There is No Agenda--Only a Story about a Father, a Daughter, and a War by Christal Presley
I don’t know enough about history to give you the context of any war. I don’t know enough about politics to be political. But with the pending publication of my memoir about my father’s return from Vietnam, Thirty Days with My Father: Finding Peace from Wartime PTSD, I am often asked what my agenda is. For when it comes to war, people expect you to take sides—to choose the “good guys” over the “bad,” to be pro-war or pro-peace, to choose right over wrong.
But few things are black and white, and for me, writing this book was never about having an agenda.
It was about telling a story, and trying desperately to reconnect with my father. You see, when my father was 18 years old, he was drafted to fight on the front-lines in Vietnam. It was his first trip anywhere. When he returned to his Appalachian hometown in Virginia, my family was grateful to have our soldier safely home. What we didn’t realize was that a part of him had been lost for good.
|Christal's Dad in Nam|
My father was disconnected from my mother and me, spent a big part of my childhood hiding in his room, gravitating between depression and rage. He was unable to participate in birthdays or Christmases, for the closeness of being with his family was unbearable.
My family never spoke about the war that raged within our home. Though it lived under the surface of every facet of our lives, we tried to will it away by pretending it didn’t exist.

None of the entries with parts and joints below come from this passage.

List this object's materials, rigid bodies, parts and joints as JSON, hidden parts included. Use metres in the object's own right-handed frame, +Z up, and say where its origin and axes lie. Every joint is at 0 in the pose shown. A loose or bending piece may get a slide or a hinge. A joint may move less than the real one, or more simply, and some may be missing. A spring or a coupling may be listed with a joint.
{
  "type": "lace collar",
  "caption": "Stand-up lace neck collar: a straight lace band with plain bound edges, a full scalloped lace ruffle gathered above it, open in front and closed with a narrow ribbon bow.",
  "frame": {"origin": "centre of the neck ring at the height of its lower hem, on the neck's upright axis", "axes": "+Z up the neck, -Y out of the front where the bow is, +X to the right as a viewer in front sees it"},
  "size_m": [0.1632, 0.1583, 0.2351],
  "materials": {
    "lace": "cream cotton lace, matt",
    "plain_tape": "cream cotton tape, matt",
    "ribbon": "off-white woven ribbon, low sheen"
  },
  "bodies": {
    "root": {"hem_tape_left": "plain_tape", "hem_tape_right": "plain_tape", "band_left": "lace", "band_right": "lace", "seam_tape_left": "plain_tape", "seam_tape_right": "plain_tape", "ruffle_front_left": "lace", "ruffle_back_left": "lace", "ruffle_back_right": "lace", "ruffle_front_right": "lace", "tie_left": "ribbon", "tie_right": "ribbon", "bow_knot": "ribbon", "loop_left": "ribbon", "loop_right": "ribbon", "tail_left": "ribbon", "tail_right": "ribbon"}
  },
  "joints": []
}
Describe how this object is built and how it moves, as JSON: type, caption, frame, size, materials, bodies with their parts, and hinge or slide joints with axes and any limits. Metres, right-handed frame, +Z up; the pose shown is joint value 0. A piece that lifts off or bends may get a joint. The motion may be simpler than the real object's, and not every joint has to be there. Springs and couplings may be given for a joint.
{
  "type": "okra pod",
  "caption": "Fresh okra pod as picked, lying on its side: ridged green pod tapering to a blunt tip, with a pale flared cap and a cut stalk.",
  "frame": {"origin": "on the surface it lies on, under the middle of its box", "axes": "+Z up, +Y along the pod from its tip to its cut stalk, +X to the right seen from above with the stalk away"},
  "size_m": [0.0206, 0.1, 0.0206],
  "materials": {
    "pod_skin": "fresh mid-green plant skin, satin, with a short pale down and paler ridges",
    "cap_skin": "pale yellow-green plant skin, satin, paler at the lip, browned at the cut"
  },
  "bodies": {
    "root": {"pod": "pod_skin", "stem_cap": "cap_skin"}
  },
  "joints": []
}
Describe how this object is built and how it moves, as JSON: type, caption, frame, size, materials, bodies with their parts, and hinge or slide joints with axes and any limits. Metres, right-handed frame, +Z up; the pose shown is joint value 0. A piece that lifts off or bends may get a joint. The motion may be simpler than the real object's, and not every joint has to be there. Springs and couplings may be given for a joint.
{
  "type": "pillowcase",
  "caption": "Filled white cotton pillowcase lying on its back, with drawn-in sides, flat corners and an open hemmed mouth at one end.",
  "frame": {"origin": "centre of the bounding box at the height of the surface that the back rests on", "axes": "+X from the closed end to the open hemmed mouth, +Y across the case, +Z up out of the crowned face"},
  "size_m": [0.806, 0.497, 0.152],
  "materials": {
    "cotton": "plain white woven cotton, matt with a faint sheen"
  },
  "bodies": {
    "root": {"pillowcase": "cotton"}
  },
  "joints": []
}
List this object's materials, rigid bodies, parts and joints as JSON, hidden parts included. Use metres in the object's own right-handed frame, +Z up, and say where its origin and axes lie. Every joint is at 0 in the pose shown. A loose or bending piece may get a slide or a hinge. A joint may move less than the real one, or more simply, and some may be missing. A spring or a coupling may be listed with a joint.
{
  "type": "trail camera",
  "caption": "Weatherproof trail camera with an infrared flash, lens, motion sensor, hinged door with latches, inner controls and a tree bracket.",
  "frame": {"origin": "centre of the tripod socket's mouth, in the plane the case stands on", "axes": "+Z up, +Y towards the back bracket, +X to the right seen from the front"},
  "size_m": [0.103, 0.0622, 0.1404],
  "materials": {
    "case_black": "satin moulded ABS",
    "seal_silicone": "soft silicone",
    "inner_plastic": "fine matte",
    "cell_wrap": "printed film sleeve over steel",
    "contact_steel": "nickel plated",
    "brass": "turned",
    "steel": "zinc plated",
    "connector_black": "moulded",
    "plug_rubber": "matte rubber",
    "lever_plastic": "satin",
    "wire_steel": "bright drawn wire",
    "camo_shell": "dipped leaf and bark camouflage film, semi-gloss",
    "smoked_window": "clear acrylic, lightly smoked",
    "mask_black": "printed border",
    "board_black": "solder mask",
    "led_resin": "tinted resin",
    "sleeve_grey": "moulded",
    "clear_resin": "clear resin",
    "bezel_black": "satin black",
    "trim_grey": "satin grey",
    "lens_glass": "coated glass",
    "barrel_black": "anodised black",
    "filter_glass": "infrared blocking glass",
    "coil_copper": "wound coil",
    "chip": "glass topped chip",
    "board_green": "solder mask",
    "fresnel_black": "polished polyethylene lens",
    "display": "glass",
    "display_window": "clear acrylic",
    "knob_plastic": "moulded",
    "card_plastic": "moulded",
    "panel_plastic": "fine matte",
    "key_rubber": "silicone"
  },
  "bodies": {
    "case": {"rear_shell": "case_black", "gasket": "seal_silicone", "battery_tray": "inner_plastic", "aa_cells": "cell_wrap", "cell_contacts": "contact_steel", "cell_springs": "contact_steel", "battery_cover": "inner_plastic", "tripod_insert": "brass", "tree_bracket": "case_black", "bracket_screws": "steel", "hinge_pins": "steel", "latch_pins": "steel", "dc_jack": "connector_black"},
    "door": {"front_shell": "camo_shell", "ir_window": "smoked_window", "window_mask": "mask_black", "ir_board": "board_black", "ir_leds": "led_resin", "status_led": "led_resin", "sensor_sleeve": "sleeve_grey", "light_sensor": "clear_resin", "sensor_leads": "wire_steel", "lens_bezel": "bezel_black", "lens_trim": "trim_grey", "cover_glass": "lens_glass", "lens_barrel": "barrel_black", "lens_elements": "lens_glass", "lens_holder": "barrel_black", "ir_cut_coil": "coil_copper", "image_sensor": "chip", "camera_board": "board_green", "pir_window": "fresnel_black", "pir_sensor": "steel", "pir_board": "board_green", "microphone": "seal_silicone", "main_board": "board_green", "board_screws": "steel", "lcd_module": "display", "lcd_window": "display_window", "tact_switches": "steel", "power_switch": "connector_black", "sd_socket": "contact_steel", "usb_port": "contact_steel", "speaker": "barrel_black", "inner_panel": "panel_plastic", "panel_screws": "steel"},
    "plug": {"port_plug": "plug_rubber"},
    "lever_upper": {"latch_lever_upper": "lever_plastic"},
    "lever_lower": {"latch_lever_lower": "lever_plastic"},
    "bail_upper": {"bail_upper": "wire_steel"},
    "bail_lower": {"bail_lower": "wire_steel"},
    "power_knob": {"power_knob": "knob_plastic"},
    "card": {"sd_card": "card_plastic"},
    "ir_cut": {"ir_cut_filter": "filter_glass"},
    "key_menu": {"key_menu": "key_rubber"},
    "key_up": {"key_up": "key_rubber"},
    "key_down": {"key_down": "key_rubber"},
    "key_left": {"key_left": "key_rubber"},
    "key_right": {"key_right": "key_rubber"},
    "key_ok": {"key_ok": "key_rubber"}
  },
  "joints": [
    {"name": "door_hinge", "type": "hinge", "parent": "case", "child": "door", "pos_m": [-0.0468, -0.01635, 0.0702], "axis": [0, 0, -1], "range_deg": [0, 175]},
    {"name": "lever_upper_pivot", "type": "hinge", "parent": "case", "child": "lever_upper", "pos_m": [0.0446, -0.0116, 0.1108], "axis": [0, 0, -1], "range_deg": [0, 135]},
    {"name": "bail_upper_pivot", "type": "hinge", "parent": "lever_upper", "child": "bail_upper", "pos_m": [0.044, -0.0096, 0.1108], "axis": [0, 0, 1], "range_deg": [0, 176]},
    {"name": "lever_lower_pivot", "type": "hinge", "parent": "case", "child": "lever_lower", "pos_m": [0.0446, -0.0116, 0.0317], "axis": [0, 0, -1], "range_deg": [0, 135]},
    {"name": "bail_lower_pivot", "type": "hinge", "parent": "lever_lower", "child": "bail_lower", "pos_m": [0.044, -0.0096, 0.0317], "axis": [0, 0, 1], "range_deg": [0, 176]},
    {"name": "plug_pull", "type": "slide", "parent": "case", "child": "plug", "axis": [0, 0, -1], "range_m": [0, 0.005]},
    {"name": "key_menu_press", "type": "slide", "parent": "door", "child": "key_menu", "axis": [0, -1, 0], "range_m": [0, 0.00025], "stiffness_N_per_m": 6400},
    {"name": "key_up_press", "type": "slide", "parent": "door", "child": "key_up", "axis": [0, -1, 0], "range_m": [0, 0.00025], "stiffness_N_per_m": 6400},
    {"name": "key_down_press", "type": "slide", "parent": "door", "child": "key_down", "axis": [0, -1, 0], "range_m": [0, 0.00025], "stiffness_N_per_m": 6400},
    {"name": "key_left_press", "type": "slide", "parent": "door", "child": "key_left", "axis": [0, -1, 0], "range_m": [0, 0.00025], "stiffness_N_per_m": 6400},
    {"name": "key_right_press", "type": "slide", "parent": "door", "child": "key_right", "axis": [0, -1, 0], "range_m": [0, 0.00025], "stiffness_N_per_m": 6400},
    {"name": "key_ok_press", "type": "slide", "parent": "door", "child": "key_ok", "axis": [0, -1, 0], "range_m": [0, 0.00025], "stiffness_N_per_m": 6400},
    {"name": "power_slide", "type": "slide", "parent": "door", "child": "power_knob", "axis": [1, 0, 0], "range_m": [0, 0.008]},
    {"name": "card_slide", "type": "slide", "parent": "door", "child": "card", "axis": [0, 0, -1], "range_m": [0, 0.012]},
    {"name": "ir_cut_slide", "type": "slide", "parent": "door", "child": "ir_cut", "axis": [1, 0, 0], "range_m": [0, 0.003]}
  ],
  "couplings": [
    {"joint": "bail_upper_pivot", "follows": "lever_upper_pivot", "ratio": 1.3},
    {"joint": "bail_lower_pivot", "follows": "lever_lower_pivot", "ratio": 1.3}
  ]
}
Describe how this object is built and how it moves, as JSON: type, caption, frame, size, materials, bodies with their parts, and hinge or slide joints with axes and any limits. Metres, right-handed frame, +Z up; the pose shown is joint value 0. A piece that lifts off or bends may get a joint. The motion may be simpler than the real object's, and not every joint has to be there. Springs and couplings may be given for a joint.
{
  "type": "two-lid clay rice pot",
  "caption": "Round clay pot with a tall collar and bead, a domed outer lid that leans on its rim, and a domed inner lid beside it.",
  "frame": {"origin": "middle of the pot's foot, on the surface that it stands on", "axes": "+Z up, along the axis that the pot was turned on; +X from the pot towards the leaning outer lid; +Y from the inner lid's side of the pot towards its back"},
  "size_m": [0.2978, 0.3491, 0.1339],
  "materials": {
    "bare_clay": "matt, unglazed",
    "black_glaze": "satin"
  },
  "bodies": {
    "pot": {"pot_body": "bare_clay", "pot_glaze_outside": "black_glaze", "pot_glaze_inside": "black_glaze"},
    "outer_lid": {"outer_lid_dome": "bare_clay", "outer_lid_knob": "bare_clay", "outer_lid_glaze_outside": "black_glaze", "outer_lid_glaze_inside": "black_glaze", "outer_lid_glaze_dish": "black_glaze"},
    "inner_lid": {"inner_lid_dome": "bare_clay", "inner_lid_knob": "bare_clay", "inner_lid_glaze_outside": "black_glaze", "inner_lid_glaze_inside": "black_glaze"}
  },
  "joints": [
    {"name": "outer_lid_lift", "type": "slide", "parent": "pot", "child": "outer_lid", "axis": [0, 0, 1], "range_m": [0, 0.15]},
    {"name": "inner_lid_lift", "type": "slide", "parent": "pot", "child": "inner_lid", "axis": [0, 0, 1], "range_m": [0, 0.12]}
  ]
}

It would be thirty years before I finally risked asking my father about what happened to him back then. Somehow I had a hunch that trying to understand his suffering might be the key to understanding my own. For like my father, I had been diagnosed with PTSD, though I had never been to war myself.
|Christal as a child|
Ernst Toller once said, “At that moment of realization I knew I had been blind because I had wished not to see.” Perhaps this is my agenda, if I have one at all: to help myself to see. And if I am lucky, the experiences I am finally—after all these years—able to articulate in my book will help others see that the invisible wounds of war can go on and on as long as they remain silent and closeted.